REPUBLIKA.CO.ID, JAKARTA -- Dewan Syariah Nasional Majelis Ulama Indonesia (DSN MUI) akan membentuk tim khusus guna menindaklanjuti penandatanganan nota kesepahaman dengan Lembaga Penjamin Simpanan (LPS) terkait penjaminan bank syariah. Tim tersebut bertugas mengkaji berbagai hal tentang penjaminan dari aspek fikih.
"Dalam beberapa hari ke depan mulai dibentuk tim dan mereka akan mulai bekerja membuat kajian," ujar Sekretaris sekaligus Pengurus DSN MUI Bidang Perbankan Oni Sahroni, saat dihubungi Republika.co.id, Ahad, (5/3). Menurutnya kajian tersebut sangat penting karena tidak boleh ada fatwa tanpa kajian akademik.
Selain dari aspek fikih, pengkajian meliputi memahami skema penjaminan syariah dari negara lain pula. Misalnya di Bahrain, dan negara lainnya.
Oni menyebutkan, biasanya untuk kajian masalah ringan memerlukan waktu tiga bulan, namun bisa lebih dari itu bila masalahnya cukup rumit. "Biasanya rata-rata fatwa kita pembahasannya cukup panjang kalau di perbankan, sebagai pembanding, setiap ada pertanyaan dari BI (Bank Indonesia), industri, OJK, atau kementerian kita buat tim juga untuk bahas dari aspek fikih dan aspek risiko juga," ujarnya.
Dia menegaskan, fatwa tidak bisa disusun sembarangan harus hati-hati.

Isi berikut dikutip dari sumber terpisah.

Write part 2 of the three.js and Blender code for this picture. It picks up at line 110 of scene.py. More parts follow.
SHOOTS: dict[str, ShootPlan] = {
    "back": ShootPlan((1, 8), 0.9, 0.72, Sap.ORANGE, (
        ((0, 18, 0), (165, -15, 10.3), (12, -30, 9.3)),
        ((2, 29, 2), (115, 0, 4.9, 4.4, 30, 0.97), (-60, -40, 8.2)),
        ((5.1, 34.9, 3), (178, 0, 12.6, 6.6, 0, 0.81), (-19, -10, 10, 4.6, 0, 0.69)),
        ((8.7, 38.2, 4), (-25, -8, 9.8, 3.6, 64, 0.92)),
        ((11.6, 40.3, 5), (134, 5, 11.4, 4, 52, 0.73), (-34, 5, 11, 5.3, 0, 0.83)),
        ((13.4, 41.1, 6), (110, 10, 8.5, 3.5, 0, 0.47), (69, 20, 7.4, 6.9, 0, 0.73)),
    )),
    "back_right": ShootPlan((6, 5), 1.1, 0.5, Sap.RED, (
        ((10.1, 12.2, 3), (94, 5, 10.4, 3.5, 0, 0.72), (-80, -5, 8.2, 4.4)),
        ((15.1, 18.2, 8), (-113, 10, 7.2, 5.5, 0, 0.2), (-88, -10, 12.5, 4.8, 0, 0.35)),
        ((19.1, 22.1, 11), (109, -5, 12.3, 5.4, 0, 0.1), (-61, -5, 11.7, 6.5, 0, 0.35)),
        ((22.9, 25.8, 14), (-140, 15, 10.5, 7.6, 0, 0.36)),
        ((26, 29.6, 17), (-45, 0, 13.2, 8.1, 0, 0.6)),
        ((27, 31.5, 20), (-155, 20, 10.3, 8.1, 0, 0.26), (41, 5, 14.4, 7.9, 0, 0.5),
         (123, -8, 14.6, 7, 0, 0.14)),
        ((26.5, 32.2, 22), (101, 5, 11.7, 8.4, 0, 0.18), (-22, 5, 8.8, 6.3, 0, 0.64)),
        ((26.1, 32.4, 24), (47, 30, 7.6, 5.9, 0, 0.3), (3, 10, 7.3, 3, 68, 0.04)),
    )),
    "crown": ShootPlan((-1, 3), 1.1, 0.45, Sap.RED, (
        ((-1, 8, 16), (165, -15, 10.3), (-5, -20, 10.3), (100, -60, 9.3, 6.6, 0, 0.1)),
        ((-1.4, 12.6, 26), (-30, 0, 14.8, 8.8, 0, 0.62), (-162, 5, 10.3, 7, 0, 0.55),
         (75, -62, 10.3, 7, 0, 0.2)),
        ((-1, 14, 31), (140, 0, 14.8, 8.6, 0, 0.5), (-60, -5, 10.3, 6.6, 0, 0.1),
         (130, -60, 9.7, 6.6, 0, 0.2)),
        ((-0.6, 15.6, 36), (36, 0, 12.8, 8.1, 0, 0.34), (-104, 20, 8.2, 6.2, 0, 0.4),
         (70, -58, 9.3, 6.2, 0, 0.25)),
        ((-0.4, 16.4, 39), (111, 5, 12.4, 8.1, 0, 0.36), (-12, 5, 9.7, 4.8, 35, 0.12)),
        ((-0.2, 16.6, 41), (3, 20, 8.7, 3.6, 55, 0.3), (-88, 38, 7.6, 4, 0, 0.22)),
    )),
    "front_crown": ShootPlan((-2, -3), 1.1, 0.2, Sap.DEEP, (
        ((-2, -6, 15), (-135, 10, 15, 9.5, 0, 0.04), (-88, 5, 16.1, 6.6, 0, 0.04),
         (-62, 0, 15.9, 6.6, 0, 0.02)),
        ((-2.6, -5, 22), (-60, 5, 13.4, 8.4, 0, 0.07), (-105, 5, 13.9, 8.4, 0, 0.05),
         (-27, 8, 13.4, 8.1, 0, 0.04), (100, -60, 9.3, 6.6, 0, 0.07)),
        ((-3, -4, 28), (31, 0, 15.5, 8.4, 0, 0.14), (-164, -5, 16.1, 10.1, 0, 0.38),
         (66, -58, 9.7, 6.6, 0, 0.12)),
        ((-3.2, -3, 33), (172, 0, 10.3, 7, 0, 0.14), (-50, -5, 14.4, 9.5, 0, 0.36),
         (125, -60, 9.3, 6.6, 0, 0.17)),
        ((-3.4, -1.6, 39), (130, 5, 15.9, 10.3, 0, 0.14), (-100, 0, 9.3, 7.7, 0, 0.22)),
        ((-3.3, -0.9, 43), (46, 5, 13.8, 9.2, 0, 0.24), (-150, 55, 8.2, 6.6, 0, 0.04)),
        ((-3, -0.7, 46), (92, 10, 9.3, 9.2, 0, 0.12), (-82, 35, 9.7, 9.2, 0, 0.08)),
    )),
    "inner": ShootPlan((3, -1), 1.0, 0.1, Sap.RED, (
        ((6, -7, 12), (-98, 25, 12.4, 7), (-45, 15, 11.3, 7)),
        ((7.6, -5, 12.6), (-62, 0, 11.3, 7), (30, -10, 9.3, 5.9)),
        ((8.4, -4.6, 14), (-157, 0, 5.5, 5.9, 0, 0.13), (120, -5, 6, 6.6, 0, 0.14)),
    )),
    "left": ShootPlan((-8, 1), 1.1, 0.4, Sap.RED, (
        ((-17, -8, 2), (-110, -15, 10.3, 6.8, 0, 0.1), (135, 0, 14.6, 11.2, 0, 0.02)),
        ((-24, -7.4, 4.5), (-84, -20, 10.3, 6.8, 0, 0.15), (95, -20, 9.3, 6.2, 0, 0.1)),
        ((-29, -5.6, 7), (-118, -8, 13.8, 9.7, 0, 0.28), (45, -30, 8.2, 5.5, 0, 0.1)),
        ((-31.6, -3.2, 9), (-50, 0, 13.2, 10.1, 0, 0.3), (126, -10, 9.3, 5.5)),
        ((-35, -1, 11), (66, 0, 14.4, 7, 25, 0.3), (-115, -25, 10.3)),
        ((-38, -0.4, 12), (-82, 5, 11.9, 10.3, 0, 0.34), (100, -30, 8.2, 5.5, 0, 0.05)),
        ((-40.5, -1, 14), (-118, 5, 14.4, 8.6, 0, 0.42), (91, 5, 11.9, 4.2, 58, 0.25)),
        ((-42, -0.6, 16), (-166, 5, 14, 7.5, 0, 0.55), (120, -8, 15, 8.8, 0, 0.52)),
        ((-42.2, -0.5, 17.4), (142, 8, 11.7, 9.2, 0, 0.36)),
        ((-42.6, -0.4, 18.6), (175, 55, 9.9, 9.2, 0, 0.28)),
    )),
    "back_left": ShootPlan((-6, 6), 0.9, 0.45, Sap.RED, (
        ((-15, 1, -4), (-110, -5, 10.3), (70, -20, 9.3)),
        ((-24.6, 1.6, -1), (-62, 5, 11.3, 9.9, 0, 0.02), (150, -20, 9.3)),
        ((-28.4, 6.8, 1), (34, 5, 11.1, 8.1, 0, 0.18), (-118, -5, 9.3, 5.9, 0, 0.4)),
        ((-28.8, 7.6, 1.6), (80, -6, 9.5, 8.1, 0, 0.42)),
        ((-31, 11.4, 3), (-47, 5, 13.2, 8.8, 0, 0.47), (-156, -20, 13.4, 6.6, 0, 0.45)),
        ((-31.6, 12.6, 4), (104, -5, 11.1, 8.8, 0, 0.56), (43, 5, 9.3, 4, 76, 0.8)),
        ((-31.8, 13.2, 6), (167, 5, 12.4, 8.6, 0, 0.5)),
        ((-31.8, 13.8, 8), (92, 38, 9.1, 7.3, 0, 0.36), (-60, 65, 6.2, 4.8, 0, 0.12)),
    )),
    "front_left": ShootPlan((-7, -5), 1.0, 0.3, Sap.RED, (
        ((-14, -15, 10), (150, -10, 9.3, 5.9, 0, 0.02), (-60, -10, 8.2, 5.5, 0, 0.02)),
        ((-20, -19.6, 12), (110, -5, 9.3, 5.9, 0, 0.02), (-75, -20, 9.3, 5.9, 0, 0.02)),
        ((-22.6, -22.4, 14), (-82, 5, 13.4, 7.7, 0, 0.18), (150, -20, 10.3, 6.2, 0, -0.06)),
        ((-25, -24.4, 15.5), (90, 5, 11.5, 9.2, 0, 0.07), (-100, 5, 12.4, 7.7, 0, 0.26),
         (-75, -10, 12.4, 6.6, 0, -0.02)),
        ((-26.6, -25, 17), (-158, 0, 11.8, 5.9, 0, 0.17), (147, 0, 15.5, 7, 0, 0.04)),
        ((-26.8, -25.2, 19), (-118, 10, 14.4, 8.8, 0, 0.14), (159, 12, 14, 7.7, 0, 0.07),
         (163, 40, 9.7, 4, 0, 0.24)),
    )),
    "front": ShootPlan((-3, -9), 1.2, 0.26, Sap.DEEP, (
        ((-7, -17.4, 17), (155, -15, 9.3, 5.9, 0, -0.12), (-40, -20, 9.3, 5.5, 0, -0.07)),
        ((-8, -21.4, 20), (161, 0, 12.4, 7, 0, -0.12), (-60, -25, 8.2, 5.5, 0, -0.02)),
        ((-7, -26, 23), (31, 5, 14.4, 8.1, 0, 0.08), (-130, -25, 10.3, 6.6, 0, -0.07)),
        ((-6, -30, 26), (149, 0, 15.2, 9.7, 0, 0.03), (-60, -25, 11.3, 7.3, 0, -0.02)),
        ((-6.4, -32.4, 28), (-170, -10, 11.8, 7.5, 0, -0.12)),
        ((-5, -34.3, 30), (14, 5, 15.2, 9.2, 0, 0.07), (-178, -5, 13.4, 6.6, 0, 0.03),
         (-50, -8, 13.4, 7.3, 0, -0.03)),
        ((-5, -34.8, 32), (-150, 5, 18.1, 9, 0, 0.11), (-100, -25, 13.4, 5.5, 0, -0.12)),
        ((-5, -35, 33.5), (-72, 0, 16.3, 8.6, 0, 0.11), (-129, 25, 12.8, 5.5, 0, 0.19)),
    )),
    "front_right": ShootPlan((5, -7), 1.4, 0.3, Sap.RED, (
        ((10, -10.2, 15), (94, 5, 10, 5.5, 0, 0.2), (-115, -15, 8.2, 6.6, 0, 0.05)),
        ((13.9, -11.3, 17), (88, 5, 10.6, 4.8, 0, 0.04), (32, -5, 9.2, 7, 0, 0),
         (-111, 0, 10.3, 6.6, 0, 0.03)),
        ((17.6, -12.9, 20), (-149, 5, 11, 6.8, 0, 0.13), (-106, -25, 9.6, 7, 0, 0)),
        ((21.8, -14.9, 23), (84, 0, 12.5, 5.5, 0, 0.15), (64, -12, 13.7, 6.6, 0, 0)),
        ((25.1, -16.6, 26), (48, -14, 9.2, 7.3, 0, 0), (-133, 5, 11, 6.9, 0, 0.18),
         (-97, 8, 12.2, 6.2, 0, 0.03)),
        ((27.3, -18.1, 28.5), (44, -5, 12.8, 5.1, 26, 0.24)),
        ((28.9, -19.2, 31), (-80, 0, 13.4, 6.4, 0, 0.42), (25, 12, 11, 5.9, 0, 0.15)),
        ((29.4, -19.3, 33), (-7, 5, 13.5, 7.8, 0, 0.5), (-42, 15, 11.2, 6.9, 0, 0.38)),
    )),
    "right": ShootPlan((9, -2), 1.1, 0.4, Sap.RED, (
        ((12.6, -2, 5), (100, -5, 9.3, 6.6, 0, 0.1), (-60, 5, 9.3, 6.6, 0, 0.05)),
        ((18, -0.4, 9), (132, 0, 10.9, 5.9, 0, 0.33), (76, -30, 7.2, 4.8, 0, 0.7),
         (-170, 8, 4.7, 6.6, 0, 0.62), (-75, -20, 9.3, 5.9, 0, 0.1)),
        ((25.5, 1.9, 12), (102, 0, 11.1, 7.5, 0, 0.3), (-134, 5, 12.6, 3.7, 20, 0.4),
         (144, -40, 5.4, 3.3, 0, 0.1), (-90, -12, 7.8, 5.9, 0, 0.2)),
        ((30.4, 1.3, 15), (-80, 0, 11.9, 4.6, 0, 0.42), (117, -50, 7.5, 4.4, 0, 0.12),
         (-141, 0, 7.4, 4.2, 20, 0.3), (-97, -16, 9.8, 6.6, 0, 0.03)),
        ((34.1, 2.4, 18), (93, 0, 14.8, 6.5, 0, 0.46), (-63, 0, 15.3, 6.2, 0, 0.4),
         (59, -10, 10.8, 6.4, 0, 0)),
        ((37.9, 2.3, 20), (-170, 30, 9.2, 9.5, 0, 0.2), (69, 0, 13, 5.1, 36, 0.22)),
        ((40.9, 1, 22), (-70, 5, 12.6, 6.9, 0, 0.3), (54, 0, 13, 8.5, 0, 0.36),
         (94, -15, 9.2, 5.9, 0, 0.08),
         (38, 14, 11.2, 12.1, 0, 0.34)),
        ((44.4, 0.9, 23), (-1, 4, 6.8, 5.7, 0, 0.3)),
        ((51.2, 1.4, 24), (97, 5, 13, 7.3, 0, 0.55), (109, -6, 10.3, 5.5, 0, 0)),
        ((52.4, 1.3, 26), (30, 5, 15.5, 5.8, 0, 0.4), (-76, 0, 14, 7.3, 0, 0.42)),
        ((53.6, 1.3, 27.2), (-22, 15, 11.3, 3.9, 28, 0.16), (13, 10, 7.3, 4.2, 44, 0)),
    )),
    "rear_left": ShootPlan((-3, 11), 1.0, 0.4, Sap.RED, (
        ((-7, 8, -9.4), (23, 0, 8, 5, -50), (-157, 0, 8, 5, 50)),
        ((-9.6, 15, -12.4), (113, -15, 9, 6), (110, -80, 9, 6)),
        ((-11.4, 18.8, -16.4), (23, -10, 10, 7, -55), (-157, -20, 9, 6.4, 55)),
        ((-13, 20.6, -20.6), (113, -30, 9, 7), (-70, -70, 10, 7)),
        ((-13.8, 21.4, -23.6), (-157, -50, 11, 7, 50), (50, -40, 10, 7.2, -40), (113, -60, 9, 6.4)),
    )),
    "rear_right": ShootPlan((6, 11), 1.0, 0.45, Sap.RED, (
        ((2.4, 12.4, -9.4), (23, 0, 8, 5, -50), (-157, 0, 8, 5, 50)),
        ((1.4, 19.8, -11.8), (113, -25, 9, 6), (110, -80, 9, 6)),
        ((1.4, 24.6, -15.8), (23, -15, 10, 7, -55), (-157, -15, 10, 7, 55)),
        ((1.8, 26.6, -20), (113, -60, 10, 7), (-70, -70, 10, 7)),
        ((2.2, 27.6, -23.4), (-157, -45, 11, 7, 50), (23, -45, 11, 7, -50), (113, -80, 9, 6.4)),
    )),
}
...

Selain itu, DSN MUI berharap, setiap produk fatwa akan diadopsi menjadi regulasi yang mengikat.
Dirinya menambahkan, aspek fikih pengatur rambu-rambu mana yang boleh dan tidak. Sedangkan teknisnya diserahkan kepada regulator.

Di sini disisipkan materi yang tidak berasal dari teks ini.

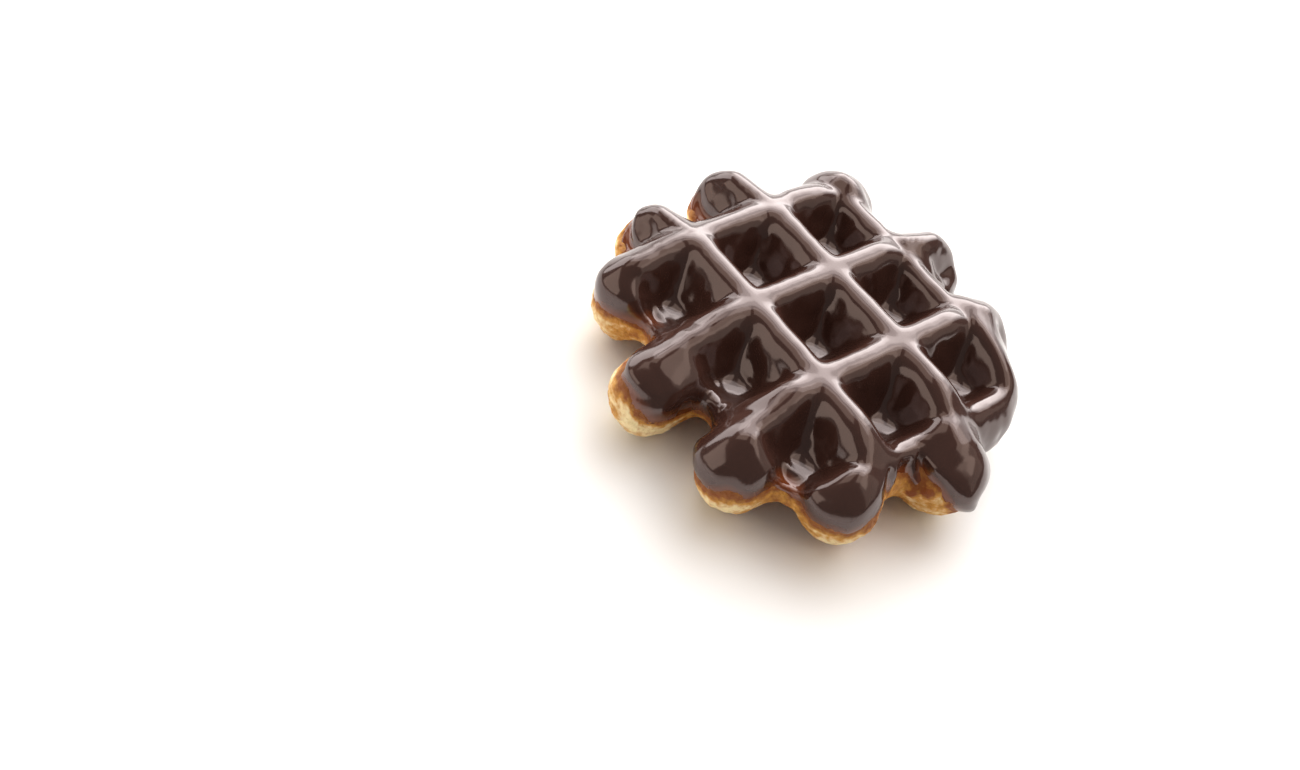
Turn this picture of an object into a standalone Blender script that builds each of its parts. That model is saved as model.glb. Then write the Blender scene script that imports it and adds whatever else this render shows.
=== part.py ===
"""A chocolate-coated Belgian waffle lying flat, for Blender 4.5: metres, +Z up.

Two solids: the baked dough, with its grid of pockets on both faces, and the shell of
chocolate that covers its upper face and hangs down its side. The origin is on the table
under the middle of the waffle, and the ribs run along X and Y.
"""

import math

import bmesh
import bpy
import numpy as np
from mathutils import kdtree
from mathutils.geometry import delaunay_2d_cdt

# Driving sizes in metres.
PITCH = 0.0240  # from one rib's centre line to the next
THICKNESS = 0.0250  # of the dough, from the lower ribs' flats to the upper ones
SEAM = 0.0110  # height of the widest line of the side, and of the web's middle
WEB = 0.0046  # dough left between an upper pocket and the one under it
FLOOR = 0.0118  # width of a pocket's floor
CORNER_BLEND = 0.0030  # softening where two walls meet in a pocket's corner
WALL_SLOPE = 2.9  # rise of a pocket's wall for each unit it leans out
TOP_ROUND = 0.0140  # how far in from the outline the ribs' tops start to slope down
UNDER_ROUND = 0.0105  # the same for the underside
RIB_DOME = 0.0080  # radius of the gentle dome across an upper rib
MOST_DOMED = 0.0030  # and how far that dome falls at most
LEVELLED = 0.0004  # taken off the lower ribs, which gives them flats to stand on
DROOP = 0.0032  # how much lower the ribs' upper edges run at their ends
DROOP_START = 1.2  # where they start to fall, in pitches from the middle rib
DROOP_REACH = 1.0  # and the pitches over which they fall
RIM_BLEND = 0.0034  # softening where a pocket's wall meets the rib's top
FLOOR_BLEND = 0.0030  # softening where the wall meets the floor
POOL_BLEND = 0.0066  # the same where chocolate has pooled in the pocket
COAT = 0.0014  # thickness of the chocolate
COAT_GAP = 0.0003  # kept between the chocolate and the dough

# The plan, in pitches from the middle crossing of the ribs.
MIDDLE = (0.3123, -0.3947)  # the outline's middle, which stands over the origin
BASE_CENTRE = (0.34, -0.32)  # the block of dough that all the ribs share
BASE_HALF = (1.71, 1.48)
BASE_CORNER = 0.75
END_BLEND = 0.16  # softening where a rib's round end meets the block
# Each rib's two ends swell out where they run off the iron: the outermost crossing, the
# centre of the round end, and its radius.
RIB_ENDS = (
    ((-1, -1), (-0.92, -1.68), 0.36),
    ((0, -1), (0.10, -2.14), 0.37),
    ((1, -1), (1.17, -1.92), 0.37),
    ((1, -1), (1.87, -1.27), 0.37),
    ((1, 0), (2.08, -0.20), 0.39),
    ((1, 1), (1.55, 0.68), 0.37),
    ((1, 1), (1.08, 1.10), 0.37),
    ((0, 1), (0.12, 1.32), 0.36),
    ((-1, 1), (-0.92, 1.02), 0.37),
    ((-1, 0), (-1.48, -0.10), 0.37),
    ((-1, -1), (-1.38, -1.12), 0.35),
)
CELLS = tuple((i + 0.5, j + 0.5) for i in range(-2, 2) for j in range(-2, 2))

# Height of the chocolate's lower edge above the table, round the waffle.
DRIP_MEAN = 0.0102
# Each wave is how many go round, how high it is, and where it starts, in radians.
DRIP_WAVES = ((1, 0.0052, 3.2), (5, 0.0008, 0.6), (11, 0.0006, 2.0), (17, 0.0003, 4.0))
DRIP_WIDTH = 0.0025  # in from the edge over which the chocolate hangs below the web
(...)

"Misalnya upah minimum regional (UMR) setelah dibahas dari perspektif fikih, besarannya ditentukan masing-masing daerah. Jadi dari rambu-rambu akan munculkan angka ideal," tutur Oni.

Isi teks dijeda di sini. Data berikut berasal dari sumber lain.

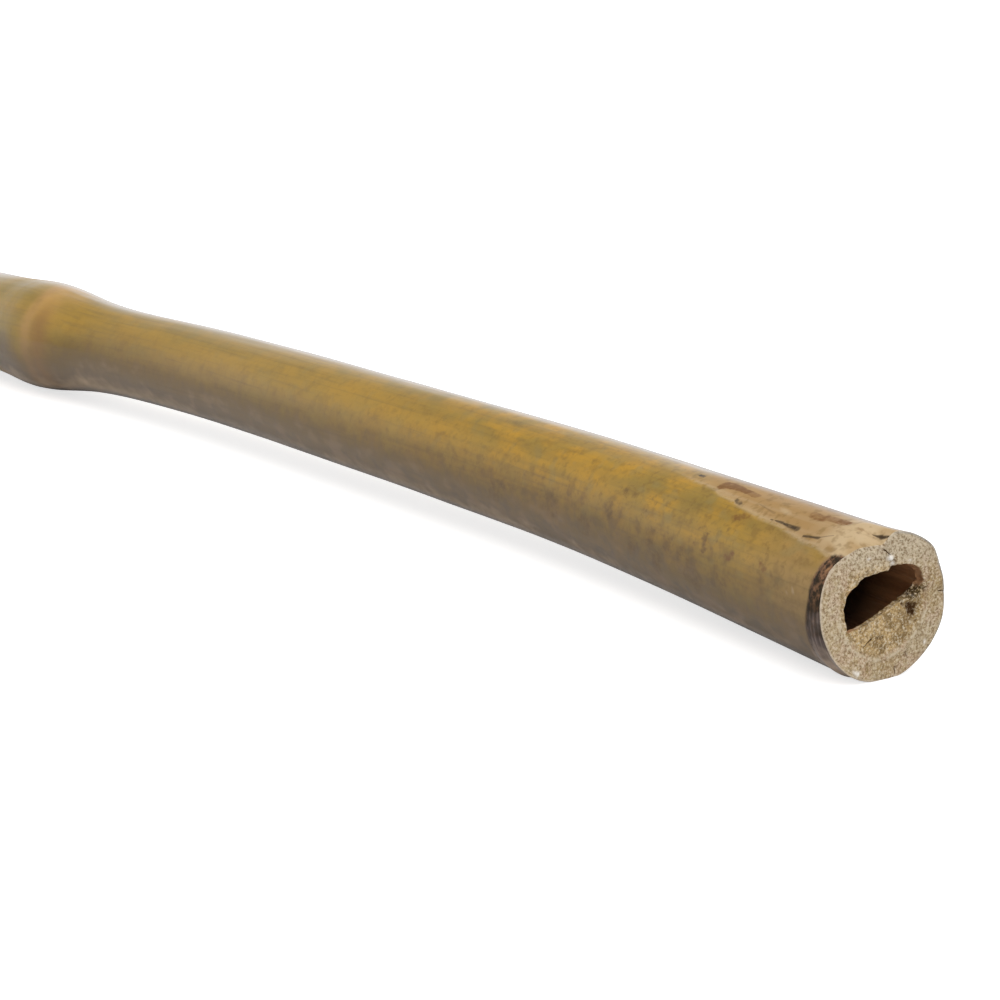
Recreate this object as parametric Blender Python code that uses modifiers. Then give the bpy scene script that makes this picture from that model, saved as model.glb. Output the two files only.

Oni menyatakan, dalam pembahasan mengenai penjaminan untuk bank syariah yang terpenting, mengenai penjaminannya. "Model penjaminannya seperti apa itu penting, karena kalau di syariah terkait funding, giro, tabungan, deposito, financing, lalu disalurkan ke DPK ke penerima manfaat," tambahnya.
Dia memastikan, fatwa disesuaikan dengan pertanyaan di LPS. Ditargetkan, tahun ini, fatwa tersebut sudah selesai sehingga bisa segera dikomunikasikan kepada para stakeholder baikl LPS maupun BI, Otoritas Jasa Keuangan (OJK), kementerian, dan seluruh pihak terkait.